[What the exercise asks]:
Up to and including the line with "return high", reproduce the listing below exactly, beginning at its first line.

[Data segment]:
——————

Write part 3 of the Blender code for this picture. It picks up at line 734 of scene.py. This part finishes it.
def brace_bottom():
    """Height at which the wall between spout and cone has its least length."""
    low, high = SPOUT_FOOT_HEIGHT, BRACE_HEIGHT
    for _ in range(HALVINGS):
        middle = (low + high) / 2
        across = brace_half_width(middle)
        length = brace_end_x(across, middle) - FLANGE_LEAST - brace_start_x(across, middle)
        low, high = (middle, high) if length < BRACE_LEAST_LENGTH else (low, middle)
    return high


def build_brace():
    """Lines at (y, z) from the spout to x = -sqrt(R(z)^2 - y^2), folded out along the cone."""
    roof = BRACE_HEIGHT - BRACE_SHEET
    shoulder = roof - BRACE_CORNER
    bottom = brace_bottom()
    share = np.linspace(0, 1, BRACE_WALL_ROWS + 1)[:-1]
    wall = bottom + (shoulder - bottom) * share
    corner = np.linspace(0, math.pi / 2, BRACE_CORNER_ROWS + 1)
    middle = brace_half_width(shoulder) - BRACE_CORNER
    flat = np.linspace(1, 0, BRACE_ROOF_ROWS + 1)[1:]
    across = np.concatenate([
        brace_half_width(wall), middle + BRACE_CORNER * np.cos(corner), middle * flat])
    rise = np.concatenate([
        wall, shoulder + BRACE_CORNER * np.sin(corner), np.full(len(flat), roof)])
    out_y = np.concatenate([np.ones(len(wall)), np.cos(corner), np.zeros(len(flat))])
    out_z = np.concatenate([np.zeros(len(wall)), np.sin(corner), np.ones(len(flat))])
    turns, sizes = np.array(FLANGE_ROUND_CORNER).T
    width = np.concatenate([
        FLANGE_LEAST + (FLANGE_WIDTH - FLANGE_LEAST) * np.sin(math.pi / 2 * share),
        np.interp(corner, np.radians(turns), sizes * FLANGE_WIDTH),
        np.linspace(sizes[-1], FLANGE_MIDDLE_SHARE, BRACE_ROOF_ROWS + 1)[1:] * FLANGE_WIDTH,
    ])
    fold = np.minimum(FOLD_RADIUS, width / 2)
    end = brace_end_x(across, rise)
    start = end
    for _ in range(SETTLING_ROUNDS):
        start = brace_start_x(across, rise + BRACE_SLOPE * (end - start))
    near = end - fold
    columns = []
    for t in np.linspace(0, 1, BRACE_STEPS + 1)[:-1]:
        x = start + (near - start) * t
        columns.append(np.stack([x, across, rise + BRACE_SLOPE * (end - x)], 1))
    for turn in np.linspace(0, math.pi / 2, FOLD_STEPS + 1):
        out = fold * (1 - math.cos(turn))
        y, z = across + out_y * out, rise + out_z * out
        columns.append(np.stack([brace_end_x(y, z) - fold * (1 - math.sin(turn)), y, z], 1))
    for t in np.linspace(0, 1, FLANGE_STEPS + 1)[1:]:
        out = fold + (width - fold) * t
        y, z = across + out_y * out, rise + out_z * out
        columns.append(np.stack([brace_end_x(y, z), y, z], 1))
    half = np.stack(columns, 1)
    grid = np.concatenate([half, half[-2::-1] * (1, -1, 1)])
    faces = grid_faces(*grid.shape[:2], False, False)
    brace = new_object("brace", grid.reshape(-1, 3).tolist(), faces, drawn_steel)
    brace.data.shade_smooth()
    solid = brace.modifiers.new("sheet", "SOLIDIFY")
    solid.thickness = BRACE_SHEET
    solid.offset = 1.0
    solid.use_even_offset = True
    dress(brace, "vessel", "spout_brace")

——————

[Full response]:
Write part 3 of the Blender code for this picture. It picks up at line 734 of scene.py. This part finishes it.
def brace_bottom():
    """Height at which the wall between spout and cone has its least length."""
    low, high = SPOUT_FOOT_HEIGHT, BRACE_HEIGHT
    for _ in range(HALVINGS):
        middle = (low + high) / 2
        across = brace_half_width(middle)
        length = brace_end_x(across, middle) - FLANGE_LEAST - brace_start_x(across, middle)
        low, high = (middle, high) if length < BRACE_LEAST_LENGTH else (low, middle)
    return high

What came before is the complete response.